**Task to carry out:** Return, character for character, the lines from the one bearing "in imported if" through the end of the material. Omit everything before that line.

--- start Data section ---

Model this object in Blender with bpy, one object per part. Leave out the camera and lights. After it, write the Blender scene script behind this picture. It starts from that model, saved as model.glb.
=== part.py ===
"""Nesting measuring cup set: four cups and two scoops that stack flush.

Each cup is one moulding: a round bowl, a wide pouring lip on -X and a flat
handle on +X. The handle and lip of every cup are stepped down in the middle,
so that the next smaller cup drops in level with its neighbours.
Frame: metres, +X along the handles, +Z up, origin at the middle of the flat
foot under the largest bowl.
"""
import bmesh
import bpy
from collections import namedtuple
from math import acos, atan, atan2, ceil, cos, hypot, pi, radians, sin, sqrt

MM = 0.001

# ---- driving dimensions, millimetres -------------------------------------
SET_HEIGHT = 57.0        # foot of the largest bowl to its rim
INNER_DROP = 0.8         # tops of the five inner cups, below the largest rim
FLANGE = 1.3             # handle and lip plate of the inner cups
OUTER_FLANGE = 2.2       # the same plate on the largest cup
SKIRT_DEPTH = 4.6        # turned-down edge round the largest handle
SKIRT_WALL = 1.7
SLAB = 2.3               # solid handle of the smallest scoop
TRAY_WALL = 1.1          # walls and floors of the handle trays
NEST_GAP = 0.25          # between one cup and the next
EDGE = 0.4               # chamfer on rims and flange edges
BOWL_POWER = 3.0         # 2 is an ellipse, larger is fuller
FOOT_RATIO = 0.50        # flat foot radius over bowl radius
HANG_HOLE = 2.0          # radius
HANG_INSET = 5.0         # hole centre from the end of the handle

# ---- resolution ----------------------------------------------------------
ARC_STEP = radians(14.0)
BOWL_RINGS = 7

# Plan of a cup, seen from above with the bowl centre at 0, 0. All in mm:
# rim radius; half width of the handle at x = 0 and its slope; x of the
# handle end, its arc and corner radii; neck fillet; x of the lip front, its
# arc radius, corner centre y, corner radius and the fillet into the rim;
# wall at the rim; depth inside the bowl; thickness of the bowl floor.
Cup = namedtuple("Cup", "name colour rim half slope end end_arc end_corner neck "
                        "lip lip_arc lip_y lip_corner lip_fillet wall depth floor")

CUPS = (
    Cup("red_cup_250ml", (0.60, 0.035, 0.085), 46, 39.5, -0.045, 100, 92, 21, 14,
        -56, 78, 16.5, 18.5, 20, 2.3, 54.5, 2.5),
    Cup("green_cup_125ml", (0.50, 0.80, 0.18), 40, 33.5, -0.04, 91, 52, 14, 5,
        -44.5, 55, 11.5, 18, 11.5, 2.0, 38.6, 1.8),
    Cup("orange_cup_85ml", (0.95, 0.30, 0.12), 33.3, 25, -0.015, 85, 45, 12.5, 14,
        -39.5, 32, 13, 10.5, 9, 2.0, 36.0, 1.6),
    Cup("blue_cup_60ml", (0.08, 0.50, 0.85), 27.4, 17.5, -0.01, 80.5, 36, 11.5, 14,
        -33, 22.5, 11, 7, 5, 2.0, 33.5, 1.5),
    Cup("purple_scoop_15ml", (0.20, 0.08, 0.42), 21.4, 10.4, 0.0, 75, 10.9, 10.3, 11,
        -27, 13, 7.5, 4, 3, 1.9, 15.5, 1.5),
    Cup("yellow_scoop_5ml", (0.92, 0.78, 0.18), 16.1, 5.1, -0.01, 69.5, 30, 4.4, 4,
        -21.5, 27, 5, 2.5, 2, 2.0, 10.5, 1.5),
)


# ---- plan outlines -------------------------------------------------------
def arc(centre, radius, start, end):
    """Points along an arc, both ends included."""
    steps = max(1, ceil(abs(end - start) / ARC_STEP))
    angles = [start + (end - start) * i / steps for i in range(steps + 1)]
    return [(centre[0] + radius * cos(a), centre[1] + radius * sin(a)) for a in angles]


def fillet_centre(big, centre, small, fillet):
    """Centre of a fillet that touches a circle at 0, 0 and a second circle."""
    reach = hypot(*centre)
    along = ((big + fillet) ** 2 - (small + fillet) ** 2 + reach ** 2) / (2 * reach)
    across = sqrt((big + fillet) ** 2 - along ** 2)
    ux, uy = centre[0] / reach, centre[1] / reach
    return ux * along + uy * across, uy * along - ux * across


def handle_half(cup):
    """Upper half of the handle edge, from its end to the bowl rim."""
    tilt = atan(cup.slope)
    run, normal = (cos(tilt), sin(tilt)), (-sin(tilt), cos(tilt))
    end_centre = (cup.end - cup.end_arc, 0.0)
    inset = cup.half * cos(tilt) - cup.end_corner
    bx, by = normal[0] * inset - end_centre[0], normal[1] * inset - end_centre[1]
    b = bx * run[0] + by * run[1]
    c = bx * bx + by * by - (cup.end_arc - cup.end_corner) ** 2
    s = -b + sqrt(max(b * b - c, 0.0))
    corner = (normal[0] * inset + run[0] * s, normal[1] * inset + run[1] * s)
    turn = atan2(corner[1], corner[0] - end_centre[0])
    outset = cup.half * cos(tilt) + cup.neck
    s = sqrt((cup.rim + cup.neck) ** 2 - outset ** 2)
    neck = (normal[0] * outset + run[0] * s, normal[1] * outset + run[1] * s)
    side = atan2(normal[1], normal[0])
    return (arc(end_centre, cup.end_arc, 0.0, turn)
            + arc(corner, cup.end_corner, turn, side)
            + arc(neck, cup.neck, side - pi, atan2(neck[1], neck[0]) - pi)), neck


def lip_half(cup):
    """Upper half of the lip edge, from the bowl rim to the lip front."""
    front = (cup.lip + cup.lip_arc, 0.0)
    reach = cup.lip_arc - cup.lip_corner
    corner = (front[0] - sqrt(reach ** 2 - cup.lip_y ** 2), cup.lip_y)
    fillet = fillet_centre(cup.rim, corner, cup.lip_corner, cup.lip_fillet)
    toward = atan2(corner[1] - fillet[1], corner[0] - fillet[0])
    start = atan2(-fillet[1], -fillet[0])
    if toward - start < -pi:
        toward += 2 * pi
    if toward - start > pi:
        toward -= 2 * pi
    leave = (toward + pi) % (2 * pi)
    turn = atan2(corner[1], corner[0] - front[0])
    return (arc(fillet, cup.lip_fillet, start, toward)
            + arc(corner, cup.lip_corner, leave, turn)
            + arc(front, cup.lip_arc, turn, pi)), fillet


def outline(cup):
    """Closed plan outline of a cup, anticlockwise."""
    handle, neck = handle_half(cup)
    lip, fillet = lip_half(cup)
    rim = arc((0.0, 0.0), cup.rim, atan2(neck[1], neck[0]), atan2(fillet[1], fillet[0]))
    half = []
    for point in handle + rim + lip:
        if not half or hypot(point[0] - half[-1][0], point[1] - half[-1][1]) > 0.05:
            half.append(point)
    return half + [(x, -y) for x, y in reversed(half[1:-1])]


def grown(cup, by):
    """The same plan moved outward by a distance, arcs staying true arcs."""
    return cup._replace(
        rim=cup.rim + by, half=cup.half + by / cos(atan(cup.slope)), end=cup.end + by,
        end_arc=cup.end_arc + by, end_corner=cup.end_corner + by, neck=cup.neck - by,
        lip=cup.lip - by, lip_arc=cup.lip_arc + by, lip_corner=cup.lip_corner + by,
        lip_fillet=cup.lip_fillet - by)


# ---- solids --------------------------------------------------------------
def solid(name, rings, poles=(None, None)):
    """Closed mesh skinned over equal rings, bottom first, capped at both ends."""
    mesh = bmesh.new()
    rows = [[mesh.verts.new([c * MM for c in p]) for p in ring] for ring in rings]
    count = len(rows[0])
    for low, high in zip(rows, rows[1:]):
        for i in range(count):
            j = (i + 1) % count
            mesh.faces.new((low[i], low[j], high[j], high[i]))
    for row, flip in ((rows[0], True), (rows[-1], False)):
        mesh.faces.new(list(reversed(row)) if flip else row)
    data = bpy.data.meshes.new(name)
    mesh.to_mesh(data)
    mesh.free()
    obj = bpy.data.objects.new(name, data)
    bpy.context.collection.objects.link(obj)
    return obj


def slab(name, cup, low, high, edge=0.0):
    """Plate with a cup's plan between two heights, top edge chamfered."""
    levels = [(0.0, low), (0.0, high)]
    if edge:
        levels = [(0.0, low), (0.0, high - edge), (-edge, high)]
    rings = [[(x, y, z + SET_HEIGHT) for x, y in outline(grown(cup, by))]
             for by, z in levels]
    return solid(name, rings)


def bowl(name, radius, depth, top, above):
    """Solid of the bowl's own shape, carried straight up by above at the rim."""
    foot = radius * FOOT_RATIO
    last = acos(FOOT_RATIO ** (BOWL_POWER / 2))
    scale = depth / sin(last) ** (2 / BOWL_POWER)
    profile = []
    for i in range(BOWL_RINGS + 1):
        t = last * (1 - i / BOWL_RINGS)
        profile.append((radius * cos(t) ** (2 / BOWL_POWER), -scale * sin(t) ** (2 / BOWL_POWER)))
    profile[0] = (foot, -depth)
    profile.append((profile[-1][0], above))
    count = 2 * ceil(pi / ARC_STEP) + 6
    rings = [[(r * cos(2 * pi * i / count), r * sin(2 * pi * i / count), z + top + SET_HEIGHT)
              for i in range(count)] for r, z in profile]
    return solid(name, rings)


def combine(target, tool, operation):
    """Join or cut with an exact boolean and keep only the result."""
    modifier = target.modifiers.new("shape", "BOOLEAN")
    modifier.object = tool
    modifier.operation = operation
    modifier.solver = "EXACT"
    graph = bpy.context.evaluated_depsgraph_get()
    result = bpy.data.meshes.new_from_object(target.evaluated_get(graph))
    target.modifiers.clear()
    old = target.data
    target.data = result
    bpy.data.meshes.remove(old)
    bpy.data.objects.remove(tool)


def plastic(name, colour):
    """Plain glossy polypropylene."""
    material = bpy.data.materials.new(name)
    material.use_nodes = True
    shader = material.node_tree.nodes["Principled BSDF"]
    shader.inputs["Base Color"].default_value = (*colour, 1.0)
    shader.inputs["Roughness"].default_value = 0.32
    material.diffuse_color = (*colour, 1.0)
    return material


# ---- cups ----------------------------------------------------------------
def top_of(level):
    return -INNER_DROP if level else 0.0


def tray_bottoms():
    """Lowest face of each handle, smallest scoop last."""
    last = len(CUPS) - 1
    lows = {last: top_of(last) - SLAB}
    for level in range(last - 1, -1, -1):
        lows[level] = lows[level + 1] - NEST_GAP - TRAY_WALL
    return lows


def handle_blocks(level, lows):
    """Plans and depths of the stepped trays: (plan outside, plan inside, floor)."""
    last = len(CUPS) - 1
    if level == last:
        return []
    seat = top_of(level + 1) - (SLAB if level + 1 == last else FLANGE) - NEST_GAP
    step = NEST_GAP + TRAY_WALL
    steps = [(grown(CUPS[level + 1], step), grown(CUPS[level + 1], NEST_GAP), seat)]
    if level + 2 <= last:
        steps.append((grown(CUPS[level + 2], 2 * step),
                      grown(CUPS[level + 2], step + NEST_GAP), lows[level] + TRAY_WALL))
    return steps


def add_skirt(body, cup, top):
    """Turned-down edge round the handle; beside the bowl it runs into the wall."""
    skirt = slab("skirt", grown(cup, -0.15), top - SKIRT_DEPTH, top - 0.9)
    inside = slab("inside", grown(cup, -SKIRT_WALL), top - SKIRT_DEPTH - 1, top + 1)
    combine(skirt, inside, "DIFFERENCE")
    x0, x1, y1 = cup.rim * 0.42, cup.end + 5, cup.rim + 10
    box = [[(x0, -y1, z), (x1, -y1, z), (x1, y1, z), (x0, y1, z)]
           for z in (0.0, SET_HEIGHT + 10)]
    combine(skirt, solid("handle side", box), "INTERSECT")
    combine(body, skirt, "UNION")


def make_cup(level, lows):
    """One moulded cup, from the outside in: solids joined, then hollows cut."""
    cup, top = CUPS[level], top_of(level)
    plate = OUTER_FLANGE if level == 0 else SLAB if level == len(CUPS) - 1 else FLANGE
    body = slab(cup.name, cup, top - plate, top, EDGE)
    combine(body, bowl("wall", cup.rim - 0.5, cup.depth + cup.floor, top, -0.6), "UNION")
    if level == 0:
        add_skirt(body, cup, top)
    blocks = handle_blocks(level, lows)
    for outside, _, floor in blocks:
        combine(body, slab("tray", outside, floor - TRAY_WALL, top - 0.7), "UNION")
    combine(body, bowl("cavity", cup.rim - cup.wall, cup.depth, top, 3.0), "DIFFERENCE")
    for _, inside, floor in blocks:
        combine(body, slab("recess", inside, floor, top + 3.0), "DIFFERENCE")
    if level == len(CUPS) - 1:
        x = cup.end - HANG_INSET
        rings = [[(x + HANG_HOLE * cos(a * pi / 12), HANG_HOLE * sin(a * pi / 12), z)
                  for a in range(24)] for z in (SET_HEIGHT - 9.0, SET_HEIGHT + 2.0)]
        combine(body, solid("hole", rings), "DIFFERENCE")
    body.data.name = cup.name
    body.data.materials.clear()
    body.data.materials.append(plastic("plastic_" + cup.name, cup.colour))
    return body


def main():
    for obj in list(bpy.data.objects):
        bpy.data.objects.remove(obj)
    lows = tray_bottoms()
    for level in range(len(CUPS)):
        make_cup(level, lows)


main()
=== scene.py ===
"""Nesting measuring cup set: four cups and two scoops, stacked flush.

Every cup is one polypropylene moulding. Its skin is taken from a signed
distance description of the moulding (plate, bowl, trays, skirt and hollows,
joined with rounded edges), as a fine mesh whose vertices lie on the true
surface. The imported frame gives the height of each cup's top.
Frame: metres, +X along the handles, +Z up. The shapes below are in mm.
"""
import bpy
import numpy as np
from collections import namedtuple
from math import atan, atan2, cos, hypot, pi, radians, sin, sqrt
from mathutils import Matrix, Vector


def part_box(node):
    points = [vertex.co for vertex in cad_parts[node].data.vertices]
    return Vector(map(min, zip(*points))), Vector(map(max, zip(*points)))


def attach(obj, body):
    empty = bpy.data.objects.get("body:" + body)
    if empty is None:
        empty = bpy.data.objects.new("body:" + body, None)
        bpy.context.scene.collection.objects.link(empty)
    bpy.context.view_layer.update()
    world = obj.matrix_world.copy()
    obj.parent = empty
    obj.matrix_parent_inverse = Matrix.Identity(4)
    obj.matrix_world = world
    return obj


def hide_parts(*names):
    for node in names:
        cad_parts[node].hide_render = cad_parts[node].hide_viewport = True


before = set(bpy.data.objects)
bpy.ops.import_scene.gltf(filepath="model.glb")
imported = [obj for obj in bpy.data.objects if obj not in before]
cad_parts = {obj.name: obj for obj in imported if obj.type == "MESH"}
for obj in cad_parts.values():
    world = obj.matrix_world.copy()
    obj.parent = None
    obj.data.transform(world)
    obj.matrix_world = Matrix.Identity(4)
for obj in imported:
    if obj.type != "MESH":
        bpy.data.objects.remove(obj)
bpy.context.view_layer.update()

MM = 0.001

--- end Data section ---

**The reply:**
cad_parts = {obj.name: obj for obj in imported if obj.type == "MESH"}
for obj in cad_parts.values():
    world = obj.matrix_world.copy()
    obj.parent = None
    obj.data.transform(world)
    obj.matrix_world = Matrix.Identity(4)
for obj in imported:
    if obj.type != "MESH":
        bpy.data.objects.remove(obj)
bpy.context.view_layer.update()

MM = 0.001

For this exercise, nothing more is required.